- _Given material_:
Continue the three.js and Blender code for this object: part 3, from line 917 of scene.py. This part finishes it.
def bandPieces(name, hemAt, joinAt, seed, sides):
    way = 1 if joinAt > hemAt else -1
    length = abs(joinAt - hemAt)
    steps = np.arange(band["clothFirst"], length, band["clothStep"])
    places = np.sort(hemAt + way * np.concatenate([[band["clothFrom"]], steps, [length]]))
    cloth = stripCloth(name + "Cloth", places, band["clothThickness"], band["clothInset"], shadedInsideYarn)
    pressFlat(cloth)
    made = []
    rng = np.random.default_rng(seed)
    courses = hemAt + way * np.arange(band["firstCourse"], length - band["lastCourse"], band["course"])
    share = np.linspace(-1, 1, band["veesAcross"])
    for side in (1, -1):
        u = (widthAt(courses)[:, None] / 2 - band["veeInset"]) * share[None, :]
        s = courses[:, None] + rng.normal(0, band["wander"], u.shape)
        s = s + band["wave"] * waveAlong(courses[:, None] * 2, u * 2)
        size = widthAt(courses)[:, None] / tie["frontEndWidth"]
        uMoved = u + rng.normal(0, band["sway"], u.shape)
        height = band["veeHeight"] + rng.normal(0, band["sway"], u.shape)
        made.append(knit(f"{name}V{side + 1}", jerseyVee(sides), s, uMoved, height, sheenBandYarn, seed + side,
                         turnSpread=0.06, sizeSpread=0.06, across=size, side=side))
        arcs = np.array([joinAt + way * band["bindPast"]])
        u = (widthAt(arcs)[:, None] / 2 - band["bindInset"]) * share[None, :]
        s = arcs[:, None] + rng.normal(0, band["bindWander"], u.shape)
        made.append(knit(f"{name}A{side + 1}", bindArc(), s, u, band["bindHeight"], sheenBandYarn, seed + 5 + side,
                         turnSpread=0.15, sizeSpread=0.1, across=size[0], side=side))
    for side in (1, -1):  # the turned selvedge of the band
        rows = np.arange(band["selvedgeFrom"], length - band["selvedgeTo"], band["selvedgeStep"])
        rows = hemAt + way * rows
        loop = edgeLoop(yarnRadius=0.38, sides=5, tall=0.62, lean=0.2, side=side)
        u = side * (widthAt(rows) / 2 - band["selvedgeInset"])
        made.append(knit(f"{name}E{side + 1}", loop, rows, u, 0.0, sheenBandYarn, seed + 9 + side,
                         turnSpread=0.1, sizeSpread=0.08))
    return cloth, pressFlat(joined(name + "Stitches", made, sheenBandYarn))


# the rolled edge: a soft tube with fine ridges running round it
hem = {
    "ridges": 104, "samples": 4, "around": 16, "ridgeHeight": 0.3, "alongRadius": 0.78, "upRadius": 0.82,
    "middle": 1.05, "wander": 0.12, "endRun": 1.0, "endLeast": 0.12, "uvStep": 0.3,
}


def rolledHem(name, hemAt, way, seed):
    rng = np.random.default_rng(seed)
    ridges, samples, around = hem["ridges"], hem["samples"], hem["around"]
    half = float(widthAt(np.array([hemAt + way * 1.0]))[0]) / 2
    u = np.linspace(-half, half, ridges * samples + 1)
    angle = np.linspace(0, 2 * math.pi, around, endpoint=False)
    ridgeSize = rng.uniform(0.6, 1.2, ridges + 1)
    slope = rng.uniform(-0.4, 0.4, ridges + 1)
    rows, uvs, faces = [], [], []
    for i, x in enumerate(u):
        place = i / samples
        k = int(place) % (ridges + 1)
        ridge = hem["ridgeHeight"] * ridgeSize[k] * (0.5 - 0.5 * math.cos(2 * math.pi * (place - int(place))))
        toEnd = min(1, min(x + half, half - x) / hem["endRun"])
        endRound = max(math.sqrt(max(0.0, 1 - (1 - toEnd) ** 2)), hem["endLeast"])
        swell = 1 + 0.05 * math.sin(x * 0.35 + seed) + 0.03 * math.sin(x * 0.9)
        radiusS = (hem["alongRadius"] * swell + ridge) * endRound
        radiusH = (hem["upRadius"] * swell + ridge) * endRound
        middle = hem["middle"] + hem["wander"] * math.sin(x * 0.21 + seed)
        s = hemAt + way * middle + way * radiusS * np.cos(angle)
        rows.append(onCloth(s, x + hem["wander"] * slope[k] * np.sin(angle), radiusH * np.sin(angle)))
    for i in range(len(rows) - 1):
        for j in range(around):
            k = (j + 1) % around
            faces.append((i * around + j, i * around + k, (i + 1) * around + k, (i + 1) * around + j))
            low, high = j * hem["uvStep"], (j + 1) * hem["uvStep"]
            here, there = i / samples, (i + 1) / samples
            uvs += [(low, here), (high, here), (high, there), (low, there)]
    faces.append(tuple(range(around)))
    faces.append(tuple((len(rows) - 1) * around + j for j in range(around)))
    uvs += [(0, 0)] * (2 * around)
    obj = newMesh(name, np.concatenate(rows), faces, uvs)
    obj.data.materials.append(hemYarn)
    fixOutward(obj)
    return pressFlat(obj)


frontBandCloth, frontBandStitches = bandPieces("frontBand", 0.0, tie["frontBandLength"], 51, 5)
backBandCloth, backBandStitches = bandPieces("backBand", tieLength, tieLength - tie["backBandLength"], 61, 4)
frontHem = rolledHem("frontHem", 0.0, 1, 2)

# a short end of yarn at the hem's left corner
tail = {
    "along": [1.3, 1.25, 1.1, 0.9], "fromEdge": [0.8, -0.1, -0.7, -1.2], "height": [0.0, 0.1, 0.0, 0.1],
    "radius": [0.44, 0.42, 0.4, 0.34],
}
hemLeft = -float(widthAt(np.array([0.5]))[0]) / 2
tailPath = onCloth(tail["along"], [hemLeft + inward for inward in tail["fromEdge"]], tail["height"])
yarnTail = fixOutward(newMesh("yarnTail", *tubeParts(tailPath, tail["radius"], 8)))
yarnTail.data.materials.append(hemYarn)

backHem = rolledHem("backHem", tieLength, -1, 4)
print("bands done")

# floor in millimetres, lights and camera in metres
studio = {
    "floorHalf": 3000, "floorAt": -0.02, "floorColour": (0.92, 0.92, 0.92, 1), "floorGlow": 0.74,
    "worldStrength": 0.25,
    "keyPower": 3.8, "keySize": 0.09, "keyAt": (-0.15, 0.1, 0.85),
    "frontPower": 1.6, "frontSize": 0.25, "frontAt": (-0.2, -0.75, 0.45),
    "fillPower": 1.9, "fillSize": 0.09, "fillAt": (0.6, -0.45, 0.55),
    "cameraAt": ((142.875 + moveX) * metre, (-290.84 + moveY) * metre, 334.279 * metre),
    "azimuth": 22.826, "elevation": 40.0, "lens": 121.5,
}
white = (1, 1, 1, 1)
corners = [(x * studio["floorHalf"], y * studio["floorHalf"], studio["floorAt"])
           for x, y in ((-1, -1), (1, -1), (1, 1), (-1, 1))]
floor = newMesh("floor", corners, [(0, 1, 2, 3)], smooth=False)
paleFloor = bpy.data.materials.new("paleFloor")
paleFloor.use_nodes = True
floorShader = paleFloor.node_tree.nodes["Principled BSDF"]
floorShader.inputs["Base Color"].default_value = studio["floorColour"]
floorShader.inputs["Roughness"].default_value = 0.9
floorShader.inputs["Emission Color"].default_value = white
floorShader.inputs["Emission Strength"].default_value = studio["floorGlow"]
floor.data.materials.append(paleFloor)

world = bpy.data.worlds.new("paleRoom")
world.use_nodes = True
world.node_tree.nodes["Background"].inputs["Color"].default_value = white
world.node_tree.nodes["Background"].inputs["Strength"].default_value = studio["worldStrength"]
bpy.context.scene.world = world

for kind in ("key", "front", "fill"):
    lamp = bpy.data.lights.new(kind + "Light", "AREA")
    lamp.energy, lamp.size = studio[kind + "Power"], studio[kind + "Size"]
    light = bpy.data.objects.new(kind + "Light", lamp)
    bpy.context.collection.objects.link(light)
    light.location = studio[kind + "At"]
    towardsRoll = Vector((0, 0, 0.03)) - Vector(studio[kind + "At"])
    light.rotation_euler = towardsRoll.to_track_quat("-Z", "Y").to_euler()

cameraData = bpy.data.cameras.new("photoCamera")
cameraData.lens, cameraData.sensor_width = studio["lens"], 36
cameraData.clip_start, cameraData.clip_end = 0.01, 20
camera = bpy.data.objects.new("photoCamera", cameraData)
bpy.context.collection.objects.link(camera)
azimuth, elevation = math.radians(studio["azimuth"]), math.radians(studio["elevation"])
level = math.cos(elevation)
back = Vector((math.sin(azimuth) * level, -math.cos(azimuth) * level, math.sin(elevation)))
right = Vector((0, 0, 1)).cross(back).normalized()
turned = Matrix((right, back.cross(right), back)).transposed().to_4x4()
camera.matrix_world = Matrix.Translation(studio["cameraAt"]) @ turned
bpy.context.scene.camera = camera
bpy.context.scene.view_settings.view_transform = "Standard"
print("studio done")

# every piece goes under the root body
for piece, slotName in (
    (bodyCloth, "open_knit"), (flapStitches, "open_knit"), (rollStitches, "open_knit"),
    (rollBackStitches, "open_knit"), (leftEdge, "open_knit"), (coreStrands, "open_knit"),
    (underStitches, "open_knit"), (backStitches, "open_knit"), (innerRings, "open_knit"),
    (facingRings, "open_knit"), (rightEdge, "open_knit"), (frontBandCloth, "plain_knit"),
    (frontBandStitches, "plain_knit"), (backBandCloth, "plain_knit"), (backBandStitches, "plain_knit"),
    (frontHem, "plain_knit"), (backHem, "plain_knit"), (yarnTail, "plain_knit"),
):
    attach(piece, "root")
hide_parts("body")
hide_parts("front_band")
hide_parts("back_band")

- _What to produce_:
Look through the data and gather every line with the string "scene" in it.

- _Task result_:
Continue the three.js and Blender code for this object: part 3, from line 917 of scene.py. This part finishes it.
bpy.context.scene.world = world
bpy.context.scene.camera = camera
bpy.context.scene.view_settings.view_transform = "Standard"